Além das discussões tecnológicas, a presença da Muda também se manifestou no campo da cultura. O artista e palhaço João Artigos conduziu uma oficina de palhaçaria e comicidade negra com a Rede Latino-Americana de la Risa, integrando a moeda social às linguagens do riso, do corpo e da experimentação.
Essa transversalidade entre arte, economia e tecnologia é uma das marcas da Muda — que, segundo Hadad, não quer crescer a qualquer custo, mas sim com alegria, afeto e propósito.

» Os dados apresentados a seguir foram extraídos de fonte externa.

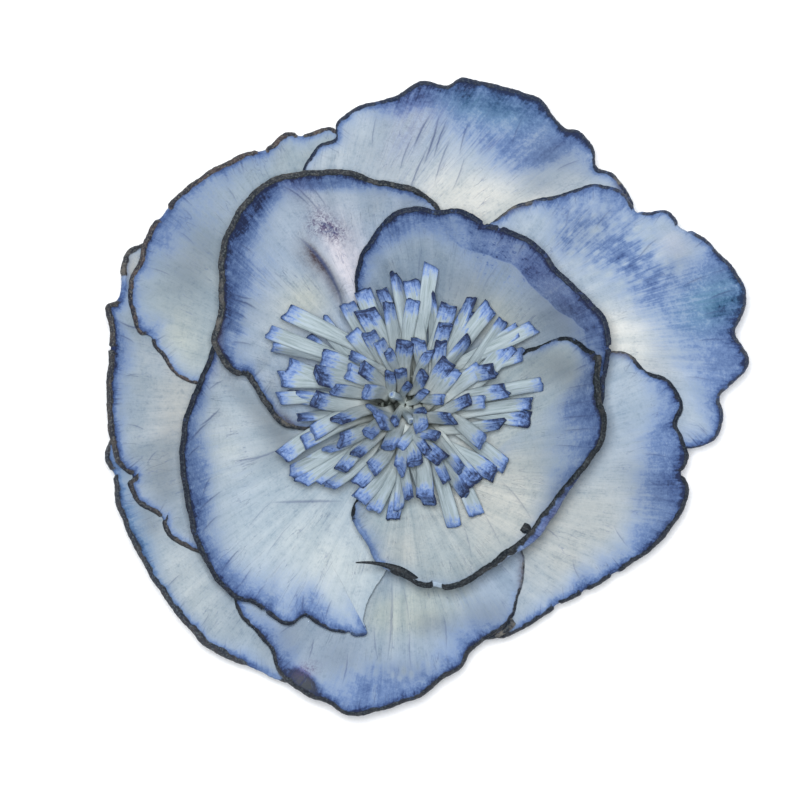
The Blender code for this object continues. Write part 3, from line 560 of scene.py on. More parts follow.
                 (11.5, 17, 14.5, 21.4, 0.3, 0.05, 0.35), (2, 18, 2.6, 24, 0.2, 0.05, 0.35)),
        washes=dict(
            crisp=((19.5, 18.5, 17, 9, -42, 1.25),),
            speck=((15, 22, 7, 3.5, -40, 1),),
            cream=((12.5, 13.5, 6, 4.5, -40, 1.2),),
            blue=((13, 20, 7, 2.5, -40, 0.2), (25.5, 8, 7, 3, 80, 0.35), (9.5, 18, 4, 3, 0, 0.14),
                  (0, 27, 4, 2.4, 40, 0.45)),
            violet=((20, 20, 11, 3, -42, 0.2),),
            grey=((23, 13, 6, 3.5, -50, 0.65), (9.5, 18, 4, 3, 0, 0.35), (25, 5, 3, 2.5, 0, 0.3)))),
    "inner_petal_2": dict(
        tier="inner", azimuth=-40, seat=8.7, rise=13.5, bark=0.34, rays_from=(0, -9),
        roll=(-43, 32, 3.1), bark_hues=("#121920", "#202327", "#394145"),
        cool="#A6B2B6", warm="#C5C6C0",
        rim=((-8, -16.3, 1.6, 3, 0.5), (-6.3, -20, 2, 3, 0.5), (-4, -23.8, 2.2, 3, 0.4),
             (0.2, -25.7, 2.4, 2.5, 0.3), (3, -26.9, 2.4, 2.5, 0.2), (7, -27.1, 2.6, 2.5, 0.2),
             (10.8, -25.3, 3, 2.5, 0.22), (14.1, -22.5, 3.6, 3, 0.3), (18.1, -19.3, 4, 4, 0.45),
             (21.4, -15, 4.2, 5.5, 0.7), (23.9, -12.1, 4, 7, 0.95), (26.7, -9, 3.4, 8.5, 1),
             (28.9, -5.9, 2.8, 11, 1), (29.7, -2.3, 2.4, 12, 1), (28.8, 1.2, 2.2, 12, 1),
             (28.7, 4.5, 2, 11, 1), (28.7, 7.3, 1.8, 5, 0.9), (27, 8.3, 1.6, 3, 0.7),
             (24.6, 9.9, 1.6, 1.5, 0.5), (21.8, 9.5, 1.4, 1.5, 0.5), (17.9, 8, 1, 1.5, 0.45),
             (12.5, 6.2, 0.2, 1, 0.2), (6.4, 3.8), (7.5, -0.6), (5.6, -4.8), (2.2, -7.1),
             (-1.7, -7.1), (-5.4, -11.6, 0.4, 1, 0.1)),
        knots=((16.5, -21, 7, 1.9), (27, -9, 6, 0.6), (29.3, 4.5, 4.5, 1.6), (24.2, 9.8, 4.5, 0.5)),
        gaps=((4.8, -27.5, 0.8), (-5.2, -21.3, 5.2), (28.2, 7.6, 0.35)),
        splinters=((2.4, -26.7, 21.1, -7.3, -23.5, 22, 0.62, -0.1, 0),
                   (17.5, -18.1, 21.4, 19.4, -19.3, 21.5, 0.8, 0, 0)),
        creases=((23, -2, 28.8, -1.6, 0.1, 0.07, 0.7), (23.4, -3.9, 28.6, -3.5, 0.1, 0.06, 0.7),
                 (24.6, 0.2, 28.6, 0.6, 0.1, 0.06, 0.6), (24, 2.4, 28.2, 3.2, 0.1, 0.06, 0.6),
                 (22, -6, 27.6, -6.4, 0.1, 0.05, 0.5), (14.3, -11.3, 19, -17.3, 0.4, 0.06, 0.45),
                 (8.6, -17.4, 10, -23.4, 0.2, 0.05, 0.4), (25, 5, 27.6, 6.2, 0.1, 0.06, 0.6),
                 (11, -15, 14.6, -21.6, 0.2, 0.05, 0.4)),
        # The grey at 23.4, 5.6 is painted shade in the pocket under the rim, and the small cream
        # near -0.5, -21.5 is partly painted light where the tuft shades the pith.
        washes=dict(
            cream=((13, -13, 10, 8, -40, 1.2), (-0.5, -21.5, 3.5, 3, 0, 0.6)),
            grey=((20, -8, 3.5, 3.5, 0, 0.22), (24, -2, 5, 4, 80, 0.2),
                  (23, -13.5, 4, 1.8, 60, 0.5), (23.4, 5.6, 6, 3.6, -20, 0.82)),
            blue=((20, -19, 6, 1.3, 47, 0.35), (25, -1, 8, 4, 80, 0.2)),
            violet=((22, -17, 5, 1, 50, 0.5),),
            brown=((29.4, 4.6, 4, 0.8, 88, 0.6),))),
}

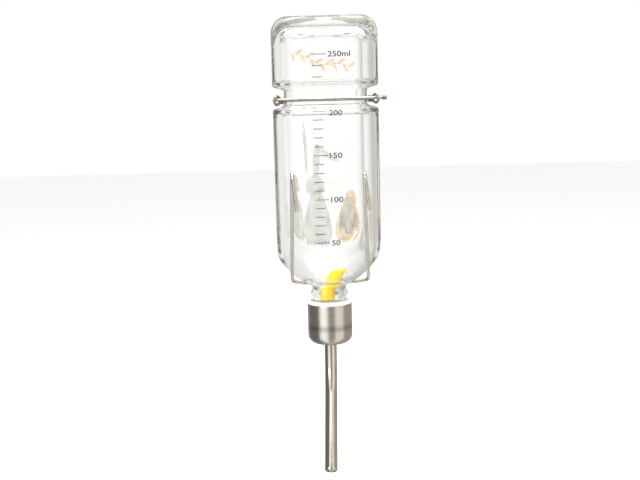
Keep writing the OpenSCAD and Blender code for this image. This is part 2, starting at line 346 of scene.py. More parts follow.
def walk(outline):
    """The outline as a plain path, in height and distance from the axis, used for its spacing."""
    reach = np.minimum(outline[:, 1], outline[:, 2]) * outline[:, 3]
    return np.stack([outline[:, 0], reach], axis=1)


def even(outline, step):
    """The outline sampled evenly along its path."""
    run = distance_along(walk(outline))
    return sampled(outline, run, np.linspace(0, run[-1], int(run[-1] / step)))


def station_sizes(outline):
    """Spacing in mm: wide on the plain walls, fine in the groove, on the shoulder and the thread."""
    height = outline[:, 0]
    size = np.full(len(height), 2.4)
    size = np.where(np.abs(height - groove_z) < 11, 0.62, size)
    size = np.where(height < plain_end, 1.15, size)
    size = np.where(height < -55, 0.55, size)
    size = np.where(height > 66, 0.95, size)
    return blurred(size[:, None], 1.0, OUTLINE_STEP)[:, 0]


def settle(outline, width):
    """An evenly spaced outline with its corners rounded, then thinned where it is plain."""
    dense = blurred(even(outline, OUTLINE_STEP), width, OUTLINE_STEP)
    sizes = station_sizes(dense)
    steps = np.linalg.norm(np.diff(walk(dense), axis=0), axis=1)
    weight = np.concatenate([[0], np.cumsum(steps / ((sizes[1:] + sizes[:-1]) / 2))])
    return sampled(dense, weight, np.linspace(0, weight[-1], int(weight[-1]) + 1))


def on_axis(radius, angle, height):
    """Points at that radius, angle and height about the bottle's axis."""
    ring = [axis_x + radius * np.cos(angle), axis_y + radius * np.sin(angle), height + 0 * radius]
    return np.stack(ring, axis=-1)


def glass_rings(outline, corner_less, threaded, blend):
    """Rings of points. At each station the square is cut by the round form and scaled."""
    height, half, round_radius, scale = (outline[:, k, None] for k in range(4))
    corner = np.maximum(half - corner_less, 2.5)
    radius = soft_min(square_radius(theta[None, :], half, corner), round_radius, blend)
    if threaded:
        radius = radius + 0.8 * thread_ridge(theta[None, :], height)
    return on_axis(radius * scale, theta, height)


outer_rings = glass_rings(settle(outside, 0.55), half_body - corner_out, True, 2.2)
inner_rings = glass_rings(settle(inside, 0.8), half_in - 8.0, False, 3.0)
bottle = surface("bottle", np.concatenate([outer_rings, inner_rings]))

# %% [markdown]
# Plain finishes come from one recipe: a colour that wanders between two shades, a bump, and for
# metal a sheen that varies too. Clear glass is a shader, not a colour. The surface bends light by
# glass's index of 1.52, and the volume takes away a little of it, blue most, which shows as a faint
# olive grey where one looks along a thick base. Two soft noises tilt the surface by a hair, as in
# moulded glass: long waves from the mould and a finer ripple. Rays that look for a lamp pass
# straight through, so that the glass doesn't shade what it holds.

# %% Materials: the helpers and the glass
EVEN = (1, 1, 1)


def dial(node, settings):
    """Sets several inputs of a node, each given by its name."""
    for name, value in settings.items():
        node.inputs[name].default_value = value


def new_material(name, base, metallic=0.0, roughness=0.4):
    """A material with a Principled shader. Returns the material, its nodes and the shader."""
    material = bpy.data.materials.new(name)
    material.use_nodes = True
    nodes = material.node_tree.nodes
    shader = nodes["Principled BSDF"]
    dial(shader, {"Base Color": (*base, 1), "Metallic": metallic, "Roughness": roughness})
    material.diffuse_color = (*base, 1)
    return material, nodes, shader


def place_noise(material, size_mm, stretch=(1, 1, 1), detail=3.0, source="Object"):
    """A noise texture with features of about size_mm, stretched along the axes."""
    nodes, links = material.node_tree.nodes, material.node_tree.links
    place = nodes.new("ShaderNodeTexCoord")
    turn = nodes.new("ShaderNodeMapping")
    turn.inputs["Scale"].default_value = stretch
    noise = nodes.new("ShaderNodeTexNoise")
    dial(noise, {"Scale": 1 / (size_mm * MM) if source == "Object" else size_mm, "Detail": detail})
    links.new(place.outputs[source], turn.inputs["Vector"])
    links.new(turn.outputs["Vector"], noise.inputs["Vector"])
    return noise.outputs["Fac"]


def add_bump(material, value, height_mm, strength=1.0):
    """Adds a bump of that height to the shader, on top of any bump that is there."""
    nodes, links = material.node_tree.nodes, material.node_tree.links
    shader = nodes["Principled BSDF"]
    bump = nodes.new("ShaderNodeBump")
    dial(bump, {"Distance": height_mm * MM, "Strength": strength})
    links.new(value, bump.inputs["Height"])
    if shader.inputs["Normal"].is_linked:
        links.new(shader.inputs["Normal"].links[0].from_socket, bump.inputs["Normal"])
    links.new(bump.outputs["Normal"], shader.inputs["Normal"])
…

O tabu do dinheiro: blockchain como ferramenta de ressignificação
Hadad também refletiu sobre os desafios culturais enfrentados pelas moedas sociais. Ele destaca o tabu histórico, enraizado desde a Revolução Industrial, que vinculou a legitimidade do dinheiro ao monopólio estatal. Para muitas pessoas, ainda é difícil aceitar que uma moeda possa emergir de uma comunidade e ser lastreada em confiança — e não em ouro (como, aliás, já não acontece desde os anos 1970).
Desde que o padrão ouro foi rompido em 1971 por Richard Nixon, as moedas correntes — chamadas de fiat — passaram a ser criadas pelos Bancos Centrais, a partir da emissão de títulos públicos. Curiosamente, o termo “fiat” vem do latim fiat lux (“faça-se a luz”), uma referência bíblica à criação da luz a partir do nada. Assim também funciona o dinheiro hoje: criado “do nada”, baseado na confiança.

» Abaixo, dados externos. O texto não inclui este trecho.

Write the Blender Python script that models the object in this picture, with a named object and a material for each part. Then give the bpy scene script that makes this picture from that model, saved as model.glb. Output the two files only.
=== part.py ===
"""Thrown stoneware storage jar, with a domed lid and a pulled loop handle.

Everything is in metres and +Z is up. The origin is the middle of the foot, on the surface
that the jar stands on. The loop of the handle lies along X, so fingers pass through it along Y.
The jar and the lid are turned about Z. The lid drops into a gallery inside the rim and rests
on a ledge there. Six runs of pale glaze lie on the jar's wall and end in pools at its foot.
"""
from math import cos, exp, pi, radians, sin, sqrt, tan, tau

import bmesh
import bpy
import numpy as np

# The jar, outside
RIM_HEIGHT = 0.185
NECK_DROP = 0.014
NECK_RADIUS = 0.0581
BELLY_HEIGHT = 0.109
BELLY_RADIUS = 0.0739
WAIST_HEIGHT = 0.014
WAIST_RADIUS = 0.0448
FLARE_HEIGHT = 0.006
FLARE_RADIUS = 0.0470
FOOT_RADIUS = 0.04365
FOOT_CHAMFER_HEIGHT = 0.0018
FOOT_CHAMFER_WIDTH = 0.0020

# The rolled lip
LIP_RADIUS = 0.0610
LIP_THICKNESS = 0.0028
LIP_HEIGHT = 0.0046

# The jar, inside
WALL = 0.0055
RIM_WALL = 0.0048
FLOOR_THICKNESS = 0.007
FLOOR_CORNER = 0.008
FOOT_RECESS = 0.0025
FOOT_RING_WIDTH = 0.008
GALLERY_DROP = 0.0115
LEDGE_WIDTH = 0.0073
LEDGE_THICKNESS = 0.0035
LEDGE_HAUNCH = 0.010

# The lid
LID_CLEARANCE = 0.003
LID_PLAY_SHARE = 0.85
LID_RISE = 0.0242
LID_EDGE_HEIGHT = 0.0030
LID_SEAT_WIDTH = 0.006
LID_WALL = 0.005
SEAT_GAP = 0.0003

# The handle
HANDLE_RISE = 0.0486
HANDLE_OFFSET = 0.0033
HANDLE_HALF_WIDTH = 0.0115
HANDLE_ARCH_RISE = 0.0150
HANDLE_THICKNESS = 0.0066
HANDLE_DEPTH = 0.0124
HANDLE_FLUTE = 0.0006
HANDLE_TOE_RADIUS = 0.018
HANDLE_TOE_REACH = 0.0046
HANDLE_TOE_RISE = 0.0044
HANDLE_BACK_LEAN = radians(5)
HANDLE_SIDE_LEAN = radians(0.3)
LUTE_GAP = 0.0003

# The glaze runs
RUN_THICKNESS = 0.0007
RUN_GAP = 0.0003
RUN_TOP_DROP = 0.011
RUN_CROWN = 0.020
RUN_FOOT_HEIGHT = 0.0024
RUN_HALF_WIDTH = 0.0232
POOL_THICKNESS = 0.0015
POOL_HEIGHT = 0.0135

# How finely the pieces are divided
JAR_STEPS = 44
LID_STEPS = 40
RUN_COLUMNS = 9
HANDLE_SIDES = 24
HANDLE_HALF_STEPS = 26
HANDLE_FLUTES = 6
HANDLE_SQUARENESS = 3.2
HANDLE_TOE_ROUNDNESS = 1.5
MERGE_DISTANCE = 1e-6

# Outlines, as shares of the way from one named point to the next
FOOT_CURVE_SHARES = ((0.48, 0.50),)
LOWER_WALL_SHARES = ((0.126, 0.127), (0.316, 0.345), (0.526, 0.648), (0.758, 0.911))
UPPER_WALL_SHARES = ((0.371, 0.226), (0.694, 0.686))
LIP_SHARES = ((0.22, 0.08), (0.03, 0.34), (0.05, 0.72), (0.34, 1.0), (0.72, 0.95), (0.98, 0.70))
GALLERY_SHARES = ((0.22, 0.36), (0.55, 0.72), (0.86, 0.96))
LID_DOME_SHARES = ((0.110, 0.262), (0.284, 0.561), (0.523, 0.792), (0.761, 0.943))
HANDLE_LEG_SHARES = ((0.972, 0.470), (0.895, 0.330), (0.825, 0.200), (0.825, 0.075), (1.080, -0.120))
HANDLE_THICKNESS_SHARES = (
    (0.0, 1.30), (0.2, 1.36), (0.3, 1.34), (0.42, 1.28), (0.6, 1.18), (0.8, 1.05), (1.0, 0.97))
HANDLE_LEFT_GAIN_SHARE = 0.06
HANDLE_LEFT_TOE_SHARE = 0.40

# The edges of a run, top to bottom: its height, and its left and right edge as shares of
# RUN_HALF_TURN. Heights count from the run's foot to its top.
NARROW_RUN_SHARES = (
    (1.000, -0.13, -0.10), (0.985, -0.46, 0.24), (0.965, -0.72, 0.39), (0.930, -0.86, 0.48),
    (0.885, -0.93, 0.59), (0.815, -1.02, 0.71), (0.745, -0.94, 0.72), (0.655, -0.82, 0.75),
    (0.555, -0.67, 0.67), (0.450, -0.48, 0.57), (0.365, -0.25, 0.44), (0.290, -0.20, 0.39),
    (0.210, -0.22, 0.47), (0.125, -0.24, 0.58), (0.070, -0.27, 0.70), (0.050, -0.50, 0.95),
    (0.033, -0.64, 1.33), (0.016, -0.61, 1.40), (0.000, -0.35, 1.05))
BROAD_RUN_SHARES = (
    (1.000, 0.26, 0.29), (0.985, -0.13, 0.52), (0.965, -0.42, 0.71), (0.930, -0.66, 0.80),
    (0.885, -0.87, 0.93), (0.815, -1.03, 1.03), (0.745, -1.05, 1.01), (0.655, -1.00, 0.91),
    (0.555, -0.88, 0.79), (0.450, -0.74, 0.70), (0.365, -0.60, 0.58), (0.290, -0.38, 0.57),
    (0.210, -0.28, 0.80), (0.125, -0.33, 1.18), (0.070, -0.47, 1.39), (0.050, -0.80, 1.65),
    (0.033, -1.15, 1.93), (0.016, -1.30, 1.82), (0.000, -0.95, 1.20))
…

O lastro dessas moedas é, basicamente, a fé na estabilidade e força econômica da nação que as emite. Para Hadad, quando governos gastam mais do que arrecadam, recorrem aos Bancos Centrais e suas impressoras de dinheiro — e aí nasce o problema: desconfiança, inflação, e ciclos de instabilidade.
É nesse cenário que a Muda surge como um experimento social que reacende a esperança. “Mais importante do que a tecnologia em si, é provocar uma reflexão: existem diversos tipos de dinheiro — e nós, como comunidades, também podemos criá-los.”
Educação, confiança e expansão orgânica
A educação é um dos pilares do crescimento da Muda. Segundo Hadad, as ações cotidianas — como trocar Mudas por cestas orgânicas ou participar de atividades culturais — ajudam a ampliar o entendimento sobre o uso da moeda.
O modelo da Muda também não tem limites territoriais e sua plataforma online permite participação de pessoas em diferentes lugares do mundo. Ainda assim, a entrada na rede é feita por convite, garantindo uma base sólida de confiança e afinidade.


Além do apoio da Rede Saúva, a Muda está buscando novas formas de financiamento compatíveis com sua lógica colaborativa e descentralizada. Uma delas é o financiamento quadrático, modelo comum no ecossistema Web3, em que projetos recebem recursos conforme o número de apoiadores e os valores arrecadados coletivamente.
Essa abordagem combina tecnologia, comunidade e descentralização, fortalecendo a autonomia de iniciativas como a Muda.
O futuro da Muda (e das moedas sociais)
Para Hadad, a Muda está apenas começando. Ainda é um laboratório vivo de inovação social, mas os frutos desses cinco anos já são visíveis — e inspiradores. A presença no Tico Blockchain mostrou que há ressonância internacional e que outras comunidades, como a das finanças regenerativas da Costa Rica, já estão pensando em como adaptar o modelo da Muda às suas realidades.
“A grande beleza da Muda é que ela pode existir em outros contextos, em outras localidades. O impacto pode ser global — e regenerativo.”